Театральный эффект - в мягком освещении келий и ацетиленовом сиянии за колышущейся перегородкой. Ложатся тени - китайские. Волосы высветлены известью; черные корни, белокурые волны - что-то в этом есть сатанинское.
Мелодраматические примы украшают свои кельи афишами американских фильмов. И нередко прислоняются надменными головами к гигантским лицам Клодетт Колбер и Марлен Дитрих.
Кельи углублены в полутьму, как небольшие сцены с бледно-голубыми кулисами, которые увешаны фотографиями: на них борцы, уродцы, толстушки в купальных костюмах.
На улицах, ведущих в этот квартал, где всегда пребудет правда города и его истинное лицо, кишат толпы местных; они переходят из кафе в кафе, наблюдая, как одни раскрашенные юноши танцуют вокруг жезла или размахивают им, а другие ждут, непринужденно положив друг другу голову на плечо. Периодически кто-нибудь из них встает и сменяет солиста.

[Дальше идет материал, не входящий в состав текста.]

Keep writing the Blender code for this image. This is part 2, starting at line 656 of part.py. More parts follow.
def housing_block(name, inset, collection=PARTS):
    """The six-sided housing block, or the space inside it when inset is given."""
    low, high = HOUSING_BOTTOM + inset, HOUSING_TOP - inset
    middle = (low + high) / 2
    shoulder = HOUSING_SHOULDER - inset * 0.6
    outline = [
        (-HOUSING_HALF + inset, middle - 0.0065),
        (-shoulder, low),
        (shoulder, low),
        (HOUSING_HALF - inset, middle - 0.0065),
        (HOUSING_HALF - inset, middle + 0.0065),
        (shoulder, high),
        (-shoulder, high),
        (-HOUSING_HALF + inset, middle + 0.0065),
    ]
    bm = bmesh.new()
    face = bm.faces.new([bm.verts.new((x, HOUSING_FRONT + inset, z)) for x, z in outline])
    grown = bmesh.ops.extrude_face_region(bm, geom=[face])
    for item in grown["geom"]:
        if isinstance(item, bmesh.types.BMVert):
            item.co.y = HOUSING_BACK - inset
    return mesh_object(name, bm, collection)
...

Виртуозы Верхнего Египта дуют в свои гнусавые дудки, округляют щеки и мчатся сквозь века долгим траурным штопором. Из одного кафе мы никак не решимся уйти. Танец живота запрещен. Встревоженный взгляд на дверь: хорошо, что там страж, и выступающий юноша может придумывать свои бесконечные речитативы, подергивая в паузах бедрами, вскидывая худой живот и щелкая пальцами над головой.

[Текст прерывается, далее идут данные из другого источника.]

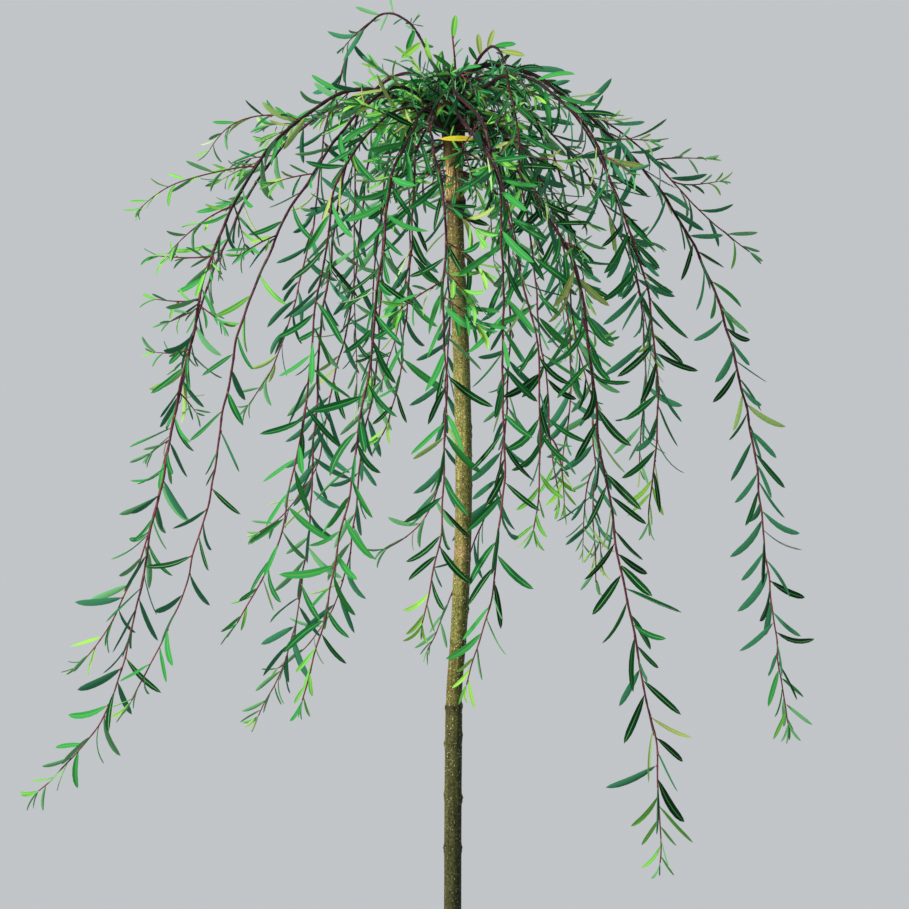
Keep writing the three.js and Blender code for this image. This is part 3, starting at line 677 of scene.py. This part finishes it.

Мы просим трубку - большую треугольную трубку в форме арфы с тлеющими углями - и тонем в восточном сиропе, который останавливает в нас жизнь.
Женские хитрости ничто по сравнению с александрийским Комбакиром. В каждой келье любви изумляет неяркое чудо грима и света. Хитрости бесплодных цветов - все равно что ухищрения, которые служат для передачи пыльцы. Метерлинк рассказывает, что некоторые цветы упорно создают парашюты, которые падают на землю, не успев раскрыться, если растение недостаточно высокое. Каирские женщины вполне способны расставлять сети абсурда, и их уловки складываются в захватывающий спектакль. Сравнятся с этим неистовым зрелищем разве что парады на ярмарочных боях.